In this episode of Scaling Postgres, we discuss the State of Postgres 2023 survey, a repository of Postgres how-tos, ways foreign keys can break and a custom SQL playground.
Content Discussed
- State of Postgres 2023
- postgres-howtos
- Broken foreign keys: how can that happen in PostgreSQL?
- The Postgres Playground: BYOS (Bring Your Own SQL)
- Zero downtime Postgres upgrades and how to logically replicate very large tables
- Starting PostgreSQL logical replication for some tables based on a dump
- Hash indexes
- What you should know about PostgreSQL minor upgrades
- Global search inside a database
- Highlights from podcast episode about Postgres monitoring with Lukas Fittl and Rob Treat
- Extracting SQL from WAL? (part 2)
- Data Science is Getting Ducky
- Working with GPS data in PostGIS
- PostGIS Clustering with DBSCAN
- Transaction Isolation in Postgres, explained
- Understanding Triggers In PostgreSQL
- Explore Table Access Method Capabilities: How Data Insertion is Handled
- Key PostgreSQL Extensions Every Developer Must Know When Migrating from Oracle.
- New in PostgreSQL 16: Bi-Directional Logical Replication
- Experiencing a specific table recovery using file-level backup
- Trying to be Barbie in Ken's Mojo Dojo Casa House
- Introducing Read Replicas
- Fly Postgres, managed by Supabase
- pgAdmin for All of Your Postgres Kubernetes Clusters
- Supabase Wrappers v0.2: Query Pushdown & Remote Subqueries
- Supabase Auth: Identity Linking, Hooks, and HaveIBeenPwned integration
- Quickly Building SQL Dashboards for Time Series With Continuous Aggregates
- Reflections on PGConf.eu 2023
- 2023.pgconf.eu – recap
YouTube Video
Podcast Audio
Transcript
Let's check out the gifts the Postgres community gave to us and the content this week for this episode. But I hope you, your friends, family, and coworkers continue to do well. I was thinking, you know, this week we're in the holiday season, there's probably not going to be a lot of content. Boy was I wrong. There's a lot, a lot of linked content here. But as I typically do, this is the top ten content according to me. I usually do the top-rated first and then follow up with the rest as it comes. Although it's not exactly ten, maybe it's eleven or nine. But the first piece of content is "The state of PostgreSQL 2023". This is from timescale.com. They have released their survey that they did, I think, in August and September. I probably shouldn't have shown the preview because there's a lot of information that's repeated, but we'll take a look at some of it.
So I did mention some last week. This is something that wasn't mentioned as to why people chose Postgres.
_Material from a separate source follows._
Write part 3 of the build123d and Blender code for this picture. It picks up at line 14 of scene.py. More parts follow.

The number one reason is the open-source license. So that's far and away the most popular reason. And I believe this is just a recording of how many people have been using Postgres. Next came the feature set, except for those who've recently adopted it, which is kind of interesting, or it's not as popular a reason. Next is its reliability. Interestingly, to me, the older you are, the more you like the reliability. So lesson learned, everyone. Reliability is important. Next, it looks like it's pretty much extensions and then performance and then it falls off from there. So that's some pretty interesting information. The primary use case for using Postgres is for application development, which is not too surprising.
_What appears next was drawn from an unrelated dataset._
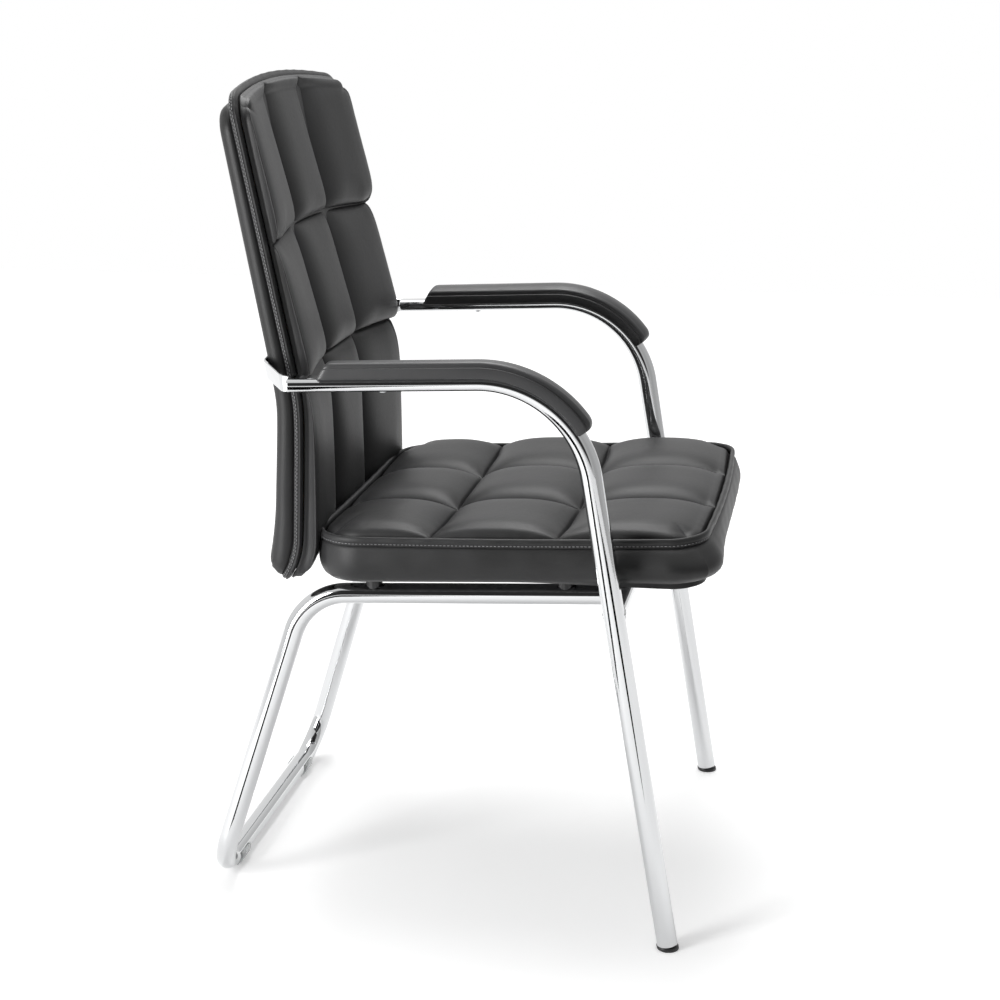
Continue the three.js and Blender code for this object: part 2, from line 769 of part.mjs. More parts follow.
// A point of the seat outline drawn in by an inset, or of its inside, at a height.
function seatPoint(u, v, inset, height) {
  const [halfX, halfY] = [seatHalfWidth - inset, seatHalfDepth - inset];
  const radiusOf = (full) => Math.max(full - inset, full / 4);
  const [x, y] = roundCorner(
    halfX * u, halfY * v, halfX, halfY, radiusOf(seatFrontRadius), radiusOf(seatRearRadius),
  );
  const bow = (seatFrontBow * (1 - u * u) * (1 - v)) / 2;
  return vec(x, seatMidY + y - bow, height);
}

const spacerLow = tubeRadius + fitGap;
const dustLow = tubeRadius + spacerHeight;
const boardLow = dustLow + dustCoverThickness + fitGap;
const boardHigh = boardLow + boardThickness;
const pocketInset = boardInset - softGap;
const weltSeat = weltRadius * 2 + softGap;

function seatTop(u, v) {
  const fill = tuftFill(u, seatSeamShares, fullTuft) * tuftFill(v, seatRowShares, roundTuft);
  const edge = Math.min(1, (1 - Math.max(Math.abs(u), Math.abs(v))) / tuftKnotShares[0]);
  return seatPoint(u, v, weltSeat, weltHeight - seatSeamSink * edge + seatCrown * fill);
}

// The lip sinks towards the front, where the padding rolls over the edge of the board.
function lipAt(v) {
  return seatLip - seatNoseDrop * THREE.MathUtils.smoothstep(-v, 0, 1);
}

// The boxing bulges most round the two front corners.
function bulgeAt(u, v) {
  return boxingBulge + cornerBulge * Math.max(0, -Math.abs(u) * v) ** 2;
}

function seatCushion() {
  const rims = [
    (u, v) => seatPoint(u, v, weltSeat, weltHeight - weltRadius),
    ...boxingShares.map(([outShare, heightShare]) => (u, v) => seatPoint(
      u, v, -outShare * bulgeAt(u, v), lerp(lipAt(v), weltHeight - weltRadius / 2, heightShare),
    )),
    (u, v) => seatPoint(u, v, boxingTuck, lipAt(v)),
    (u, v) => seatPoint(u, v, pocketInset, seatLip),
    (u, v) => seatPoint(u, v, pocketInset, boardHigh + softGap),
  ];
  return latticeSolid({
    us: seatUs, vs: seatVs, front: seatTop, rims, hub: vec(0, seatMidY, boardHigh + softGap),
  });
}

function seatSheet(inset, low, high, holes) {
  const shape = new THREE.Shape(outlineShares(sheetShares, sheetShares)
    .map(([u, v]) => seatPoint(u, v, inset, 0))
    .map((p) => new THREE.Vector2(p.x, p.y)));
  const sheet = new THREE.ExtrudeGeometry(shape, { depth: high - low, bevelEnabled: false });
  return cutAway(sheet.translate(0, 0, low), holes);
}

function atBolts(geometry) {
  return seatBoltPlaces.map(([x, y]) => geometry.clone().translate(x, y, 0));
}

function teeNut(top, drop) {
  return turned([
    [boltHole, top - drop],
    [teeBarrelRadius, top - drop],
    [teeBarrelRadius, top - teeFlange],
    [teeFlangeRadius, top - teeFlange],
    [teeFlangeRadius, top],
    [boltHole, top],
    [boltHole, top - drop],
  ], fastenerSides);
}

function teeNutHole(top, drop) {
  return turned([
    [0, top - drop - cutOverrun],
    [teeBarrelRadius + fitGap, top - drop - cutOverrun],
    [teeBarrelRadius + fitGap, top - teeFlange - fitGap],
    [teeFlangeRadius + fitGap, top - teeFlange - fitGap],
    [teeFlangeRadius + fitGap, top + cutOverrun],
    [0, top + cutOverrun],
  ], fastenerSides);
}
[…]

It asked what kind of industry are you in? Information technology, software, SaaS, finance, and fintech were the top ones. In some areas, it talked about the community, we talked about the extensions and here's an option where they talked about the tools used to connect to PostgreSQL most often, PSQL wins out. And that's the only thing I use. I don't use any of these others such as pgAmin, DBeaver, Datagrip, or IntelliJ. What other third-party tools are used? Most people said I don't use any third-party tools or PgBouncer, although there are a few others like DepeszEXPLAIN, pgBackRest, pgAnalyze, et cetera. Looked at different visualization tools that were being used, and then the section about AI that again we discussed last week. So that's pretty much the survey. So go ahead and check it out if you want to look at the survey in more detail.
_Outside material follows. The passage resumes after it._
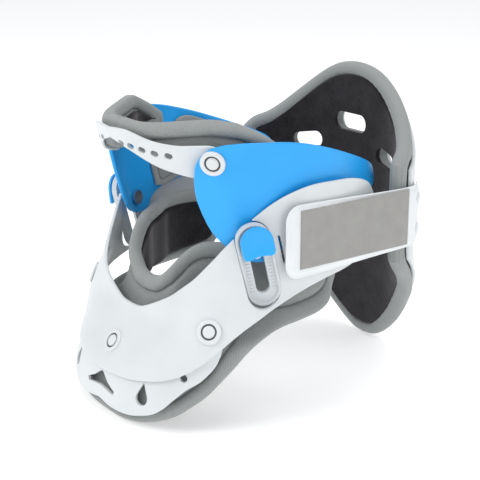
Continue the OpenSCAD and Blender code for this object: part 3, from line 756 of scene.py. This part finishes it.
def seam(name, body, surface, ends, edges, inset, off):
    """Row of stitches around a pad, inset from its edge on the surface at off."""
    s = np.linspace(ends[0], ends[1], 500)
    low, high = edges(s)
    plan = surface(s, (low + high) / 2, 0 * s)[:, :2]
    run = np.r_[0, np.cumsum(np.linalg.norm(np.diff(plan, axis=0), axis=1))]
    right, left = (np.linspace(low[i], high[i], 30)[1:-1] for i in (-1, 0))
    ring = np.vstack([np.c_[run, low], np.c_[run[-1] + 0 * right, right],
                      np.c_[run, high][::-1], np.c_[0 * left, left[::-1]]])
    ahead = unit(np.roll(ring, -1, 0) - np.roll(ring, 1, 0))
    line = ring + inset * np.stack([-ahead[:, 1], ahead[:, 0]], -1)
    gap = np.linalg.norm(line[:, None] - ring[None], axis=2).min(1)
    line = line[gap > inset - 0.15]
    line = np.vstack([line, line[:1]])
    made = sewn(name, surface(np.interp(line[:, 0], run, s), line[:, 1], off), thread_grey)
    return settle(made, body, None, "grey_knit")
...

Next piece of content is actually a repository at GitLab at Postgres AI under PostgreSQL consulting under Postgres How To. So this is Nikolay, who's one of the hosts of Postgres FM and I think the founder of Postgres AI. Apparently, according to the readme, he started a Twitter stream or thread. He calls it a Postgresql marathon where his goal is to create daily posts, 365 of them, and apparently, he's on 79 and it's just how to do different things in PostgreSQL. It looks to be maybe from a consultant perspective like one is how to troubleshoot and speed up Postgres restarts how to troubleshoot startup it's got a few on pg_stats_statements, so I figured this would be a great reference to have so I would definitely keep this link as he keeps it updated. I don't know if he's eventually planning to do this in a different format, but it's available here now and if you click on it, of course, it gives you more detail in a blog post format. So definitely encourage you to check this out, or if not, at least bookmark it for when you have problems, maybe you can investigate this.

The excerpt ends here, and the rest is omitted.